Hukum Jelas, Tapi Tak Ditegakkan
Aturan jelas menyebut, Pasal 4 UU Tipikor (UU No. 31 Tahun 1999 jo. UU No. 20 Tahun 2001):
“Pengembalian kerugian keuangan negara tidak menghapuskan tindak pidana korupsi yang telah dilakukan.”

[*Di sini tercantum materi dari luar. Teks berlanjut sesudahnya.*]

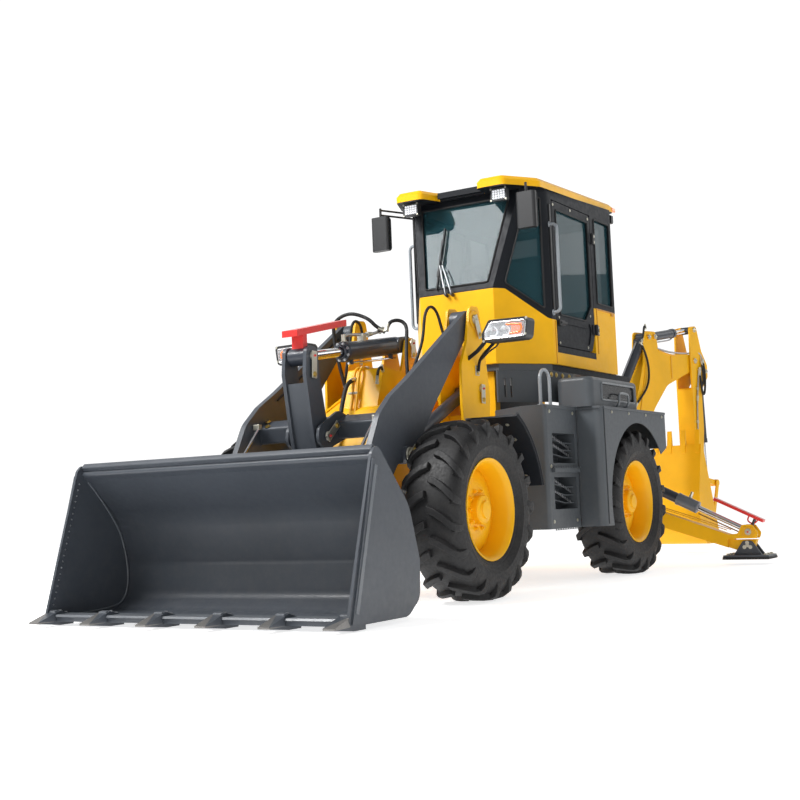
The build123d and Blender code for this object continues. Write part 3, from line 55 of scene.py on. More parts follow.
# in millimetres from the rear axle, ground and centre line
WHEELBASE, AXLE_HEIGHT = 2600, 590
CAB_SIDE = 622                        # outer face of doors, panes and shell
BUCKET_HALF = 1100                    # half the loader bucket's width
ARM_PIN_X, ARM_PIN_Z = 2000, 1930
TILT_A, TILT_B = Vector((2070, 0, 1800)), Vector((3310, 0, 1615))
LIFT_A, LIFT_B = Vector((1930, 455, 1440)), Vector((2950, 455, 960))
LEG_X = -1210
LEG_HALF = 61                         # from a stabilizer leg's middle to its front and rear faces
LEG_A, LEG_B = Vector((LEG_X, 430, 812)), Vector((LEG_X, 1515, 282))
SLEW_X = -1560
SLEW = math.copysign(math.radians(8), sum(v.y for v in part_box("dipper")))
S_LEFT = Vector((math.sin(SLEW), math.cos(SLEW), 0))


def W(x, y, z):
    """Millimetres from the rear axle, ground and centre line, as a place in the row frame."""
    return Vector((x / 1000 + AXLE.x, y / 1000, z / 1000))


def path(side, *points):
    """Places on one side of the machine; the second number counts outwards."""
    return [W(x, side * y, z) for x, y, z in points]


def wall(y, *pairs):
    """Places at one distance from the centre line, from (x, z) pairs."""
    return [W(x, y, z) for x, z in pairs]


def face(x, side, *pairs):
    """Places at one distance forward, from (y, z) pairs whose y counts outwards."""
    return [W(x, side * y, z) for y, z in pairs]


def S(reach, off, z):
    """A place on the slewed backhoe: straight back from its axis, then to the left of its own plane."""
    return W(SLEW_X - reach * math.cos(SLEW) + off * math.sin(SLEW),
        reach * math.sin(SLEW) + off * math.cos(SLEW), z)


def unslew(p):
    """(reach, offset, height) of a point in millimetres on the slewed backhoe."""
    q = Vector((p.x - SLEW_X, p.y, 0))
    return -(q.x * math.cos(SLEW) - q.y * math.sin(SLEW)), q.x * math.sin(SLEW) + q.y * math.cos(SLEW), p.z


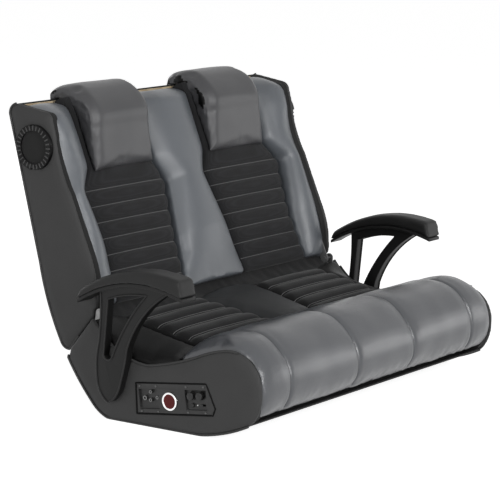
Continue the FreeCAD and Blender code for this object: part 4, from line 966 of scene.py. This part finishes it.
roll_cuts = [(ROLL_REAR, REARWARD), (ROLL_FOOT, DOWN)]
roll_boards = [board_edge("seat_cheek_" + side_name, roll_cuts) for side_name in SIDES]
roll = filled_cover("front_roll", voxel=0.007, cap=0.008, relax=5, boards=roll_boards)
roll_seams = [(Vector((x, 0, 0)), Vector((1, 0, 0)), ROLL_SEAM_DEPTH) for x in ROLL_SEAMS]
sew(roll, roll_seams, ROLL_FACING, ROLL_SEAM_WIDTH)
crumple(roll, height=0.0018, spacing=0.07)
points, normals = points_of(roll.data), normals_of(roll.data)
for point, normal in zip(points, normals):
    low = math.exp(-((point[2] - ROLL_HEM) / HEM_REACH) ** 2)
    seam = min(abs(point[0] - x) for x in ROLL_SEAMS)
    gathered = low + math.exp(-((seam - SEAM_GATHER) / SEAM_GATHER) ** 2) * SEAM_PLEATS
    point += normal * PLEAT_HEIGHT * gathered * noise_over(point, PLEAT_SIZES)
move_points(roll.data, points)
stand_for(round_off(roll), "front_roll")
print("roll faces:", len(roll.data.polygons))

# %% [markdown]
# A headrest is a pillow that hangs over the top of the back. Its broad face is one sheet of vinyl, and its
# two ends are closed by black strips, gathered into small puckers where they are sewn to the face.

# %% Headrests
GUSSET = 0.006
HEADREST_INNER = 0.110
HEADREST_OUTER = 0.344
HEADREST_MIDDLE = (HEADREST_OUTER + HEADREST_INNER) / 2
PUCKER_REACH = 0.004
PUCKER_HEIGHT = 0.0020
PUCKER_SIZES = (0.05, 0.008, 0.008)
GROOVE_DEPTH = 0.0015
GROOVE_WIDTH = 0.003


def headrest(node):
    """Pillow with a groove and puckers where its ends are sewn in."""
    piece = filled_cover(node, voxel=0.0055, cap=0.007, relax=5)
    crumple(piece, height=0.0024, spacing=0.06, stretch=(0.6, 1, 1))
    work = bmesh.new()
    work.from_mesh(piece.data)
    for x in (-HEADREST_OUTER + GUSSET, -HEADREST_INNER - GUSSET):
        cut(work, (x, 0, 0), (1, 0, 0))
    work.to_mesh(piece.data)
    work.free()
    points, normals = points_of(piece.data), normals_of(piece.data)
    for point, normal in zip(points, normals):
        past = abs(-point[0] - HEADREST_MIDDLE) - (HEADREST_OUTER - HEADREST_INNER) / 2 + GUSSET
        if past > -PUCKER_REACH:
            pucker = PUCKER_HEIGHT * noise_over(point, PUCKER_SIZES)
            point += normal * (pucker - GROOVE_DEPTH * math.exp(-(past / GROOVE_WIDTH) ** 2))
    move_points(piece.data, points)
    return piece


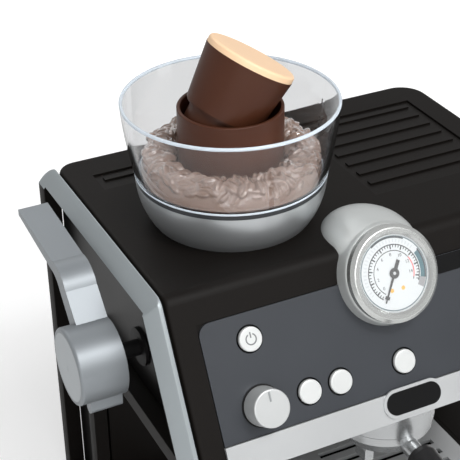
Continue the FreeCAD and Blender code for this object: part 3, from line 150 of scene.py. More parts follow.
trim_silver = sprayed("trim_silver", tone(160, 167, 170), 0.42, 0.45, grain=2600, mottle=0.04)
bend_y = -0.0704
bend_z = 0.205
bend = Vector((0, bend_y, bend_z))
slope_out = Vector((0, -0.878, 0.4787))
proud = 0.0009
top_start = -0.1118
slope_start = -0.1132
side_face = -0.1188
bevel_in = 0.80
bevel_out = 0.60
band_depth = 0.012
foot_front = -0.115
leaning = 0.5
square_on = 0.9
arris_width = 0.0004
bpy.ops.object.select_all(action="DESELECT")
trim = frame["nodes"]["left_trim_frame"].copy()
trim.data = trim.data.copy()
trim.parent = None
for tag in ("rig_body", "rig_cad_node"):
    del trim[tag]
bpy.context.scene.collection.objects.link(trim)
trim.select_set(True)
bpy.context.view_layer.objects.active = trim
bpy.ops.object.mode_set(mode="EDIT")
bpy.ops.mesh.select_mode(type="FACE")
cuts = (
    ((side_face, 0, 0), (-1, 0, 0)),
    ((top_start, 0, bend.z + proud), (-bevel_in, 0, bevel_out)),
    ((slope_start, *(bend + slope_out * proud).yz), (-bevel_in, *(slope_out * bevel_out).yz)),
)
bpy.ops.mesh.select_all(action="SELECT")
bpy.ops.mesh.remove_doubles(threshold=0.000001)
for through, outward in cuts:
    bpy.ops.mesh.select_all(action="SELECT")
    bpy.ops.mesh.bisect(plane_co=through, plane_no=outward, clear_outer=True, use_fill=True)
bpy.ops.mesh.select_all(action="SELECT")
bpy.ops.mesh.dissolve_limited(angle_limit=math.radians(1))
bpy.ops.object.mode_set(mode="OBJECT")
trim.data.materials.clear()
trim.data.materials.append(casing_black)
trim.data.materials.append(trim_silver)
# Faces that look up, out of the slope, back and forward at the foot take the silver; the others take
# black, as painted shade in the recess.
for face in trim.data.polygons:
    high = (face.center - bend).dot(slope_out)
    on_top = face.normal.z > leaning and face.center.z > bend.z - band_depth
    on_slope = face.normal.dot(slope_out) > leaning and high > -band_depth
    at_back = face.normal.y > square_on and face.center.y > -bend.y
    at_foot = face.normal.y < -square_on and face.center.y < foot_front
    face.material_index = int(on_top or on_slope or at_back or at_foot)
arris = trim.modifiers.new("arris", "BEVEL")
arris.width = arris_width
arris.segments = 2
arris.limit_method = "ANGLE"
arris.angle_limit = math.radians(25)
bpy.ops.object.modifier_apply(modifier="arris")
bpy.ops.object.shade_smooth_by_angle(angle=math.radians(30))
trim.name = "side_trim"
trim.data.name = "side_trim"
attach(trim, "casing")
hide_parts("left_trim_frame")
trim.select_set(False)

# Control panel: a dark blue-grey plate set into the slanted front.
# It is sprayed satin, smoother than the casing around it.
panel_grey = moulded(
    "panel_grey", tone(55, 58, 63), 0.36, grain=2200, depth=0.00002, specular=0.4, mottle=0.04
)
dress(panel_grey, "control_panel")

# Brew bar: the bright strip under the panel, sprayed in silver.
# A plate of plain black sits in a silver pill in its middle, with no wording on it.
bar_silver = sprayed("bar_silver", tone(205, 207, 208), 0.3, 0.55, grain=1500)
dress(bar_silver, "brew_bar", "badge_surround")
badge_black = moulded("badge_black", tone(12, 12, 13), 0.16, grain=600, depth=0.00001, specular=0.3)
dress(badge_black, "badge_insert", "indicator_window")

# Push buttons: four silver caps in wells, each pushed back by the switch behind it; each cap is blacked
# where it sinks into its well, as painted shade.
# The caps are sprayed in light silver with a soft edge.
cap_silver = sprayed("cap_silver", tone(220, 222, 221), 0.34, 0.3, grain=2600)
cap_shade_level = 0.0002
# Sockets of a colour mix, which go by number because its names repeat.
mix_share = 0
mix_first = 6
mix_second = 7
mix_result = 2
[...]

Dengan demikian, meskipun Rp2,2 miliar telah dikembalikan, unsur pidana tetap ada. Terlebih lagi, pengembalian yang melewati tenggat justru menguatkan indikasi pelanggaran.
Pejabat Terkait Bungkam
Redaksi mencoba meminta tanggapan Wali Kota Padang, Fadly Amran, namun hingga berita ini diturunkan, belum ada jawaban resmi. Publik mendesak wali kota agar tidak menutup mata.
Sementara itu, Kepala Dinas PUPR Padang, Tri Hadiyanto, juga tidak memberikan komentar terkait pengembalian kerugian negara maupun status hukum proyek ini.
Desakan Masyarakat Sipil
Ketua Pekat IB Kota Padang, Boby, menilai kasus ini tidak boleh berhenti hanya karena uang negara sudah kembali. Ia meminta aparat penegak hukum (APH) bersikap transparan dan profesional.

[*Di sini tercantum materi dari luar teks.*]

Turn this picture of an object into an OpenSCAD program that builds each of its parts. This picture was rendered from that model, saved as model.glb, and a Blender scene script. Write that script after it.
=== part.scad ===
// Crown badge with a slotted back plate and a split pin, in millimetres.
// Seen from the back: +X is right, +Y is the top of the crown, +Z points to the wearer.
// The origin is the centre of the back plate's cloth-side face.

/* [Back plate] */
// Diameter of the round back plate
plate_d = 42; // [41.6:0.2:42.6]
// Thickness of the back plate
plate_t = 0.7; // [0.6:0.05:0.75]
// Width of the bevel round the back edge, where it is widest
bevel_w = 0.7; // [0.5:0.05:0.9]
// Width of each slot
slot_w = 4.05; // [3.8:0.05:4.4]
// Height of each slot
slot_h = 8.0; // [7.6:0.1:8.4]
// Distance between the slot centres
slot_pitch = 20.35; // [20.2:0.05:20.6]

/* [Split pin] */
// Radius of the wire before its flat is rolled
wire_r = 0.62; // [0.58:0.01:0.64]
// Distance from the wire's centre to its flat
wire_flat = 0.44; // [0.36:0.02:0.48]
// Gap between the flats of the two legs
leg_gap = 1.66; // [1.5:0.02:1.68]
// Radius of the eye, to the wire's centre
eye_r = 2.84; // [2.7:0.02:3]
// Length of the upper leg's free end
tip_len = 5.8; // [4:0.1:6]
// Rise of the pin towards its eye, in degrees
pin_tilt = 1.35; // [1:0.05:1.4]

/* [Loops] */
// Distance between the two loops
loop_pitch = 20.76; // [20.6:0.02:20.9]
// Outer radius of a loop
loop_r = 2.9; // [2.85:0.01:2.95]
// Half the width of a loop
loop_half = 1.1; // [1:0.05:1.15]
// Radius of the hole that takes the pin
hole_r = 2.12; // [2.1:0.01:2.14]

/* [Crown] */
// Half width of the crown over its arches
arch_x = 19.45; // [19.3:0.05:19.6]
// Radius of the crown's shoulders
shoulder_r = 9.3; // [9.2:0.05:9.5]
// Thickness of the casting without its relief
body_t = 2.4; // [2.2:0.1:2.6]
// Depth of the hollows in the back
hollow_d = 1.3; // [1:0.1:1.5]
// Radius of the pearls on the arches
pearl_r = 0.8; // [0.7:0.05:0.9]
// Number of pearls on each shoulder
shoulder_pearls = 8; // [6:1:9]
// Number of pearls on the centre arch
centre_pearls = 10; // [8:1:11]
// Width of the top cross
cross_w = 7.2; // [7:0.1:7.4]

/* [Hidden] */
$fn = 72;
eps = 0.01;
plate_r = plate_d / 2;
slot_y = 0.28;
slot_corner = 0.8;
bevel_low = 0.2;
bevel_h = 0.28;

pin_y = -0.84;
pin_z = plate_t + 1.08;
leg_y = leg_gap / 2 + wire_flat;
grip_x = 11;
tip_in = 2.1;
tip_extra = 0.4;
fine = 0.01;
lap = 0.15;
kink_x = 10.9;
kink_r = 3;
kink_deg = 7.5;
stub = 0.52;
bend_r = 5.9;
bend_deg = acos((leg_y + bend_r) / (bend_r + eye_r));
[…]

“Publik butuh kejelasan, jangan sampai kasus ini dimainkan. Kalau aparat hukum tidak transparan, kepercayaan masyarakat akan runtuh,” tegas Boby.
Transparansi Diuji
Kasus ini menjadi cermin buram bagaimana uang rakyat dikelola. Uang memang sudah kembali ke kas negara, tetapi proses hukum yang kabur justru memunculkan aroma busuk.
Kasus ini menimbulkan Pertanyaan Publik :
1. Mengapa Krimsus Polda Sumbar membiarkan kasus ini senyap?
2. Mengapa Pemkot Padang tak bersikap tegas terhadap keterlambatan dan dugaan permainan?
3. Apakah hukum masih berpihak pada rakyat, atau telah dijualbelikan di meja gelap?
Selama pertanyaan itu dibiarkan tanpa jawaban, skandal Gedung DPRD Padang hanya akan tercatat sebagai preseden buruk: proyek korupsi yang bisa dibeli dengan pengembalian uang, tanpa keadilan.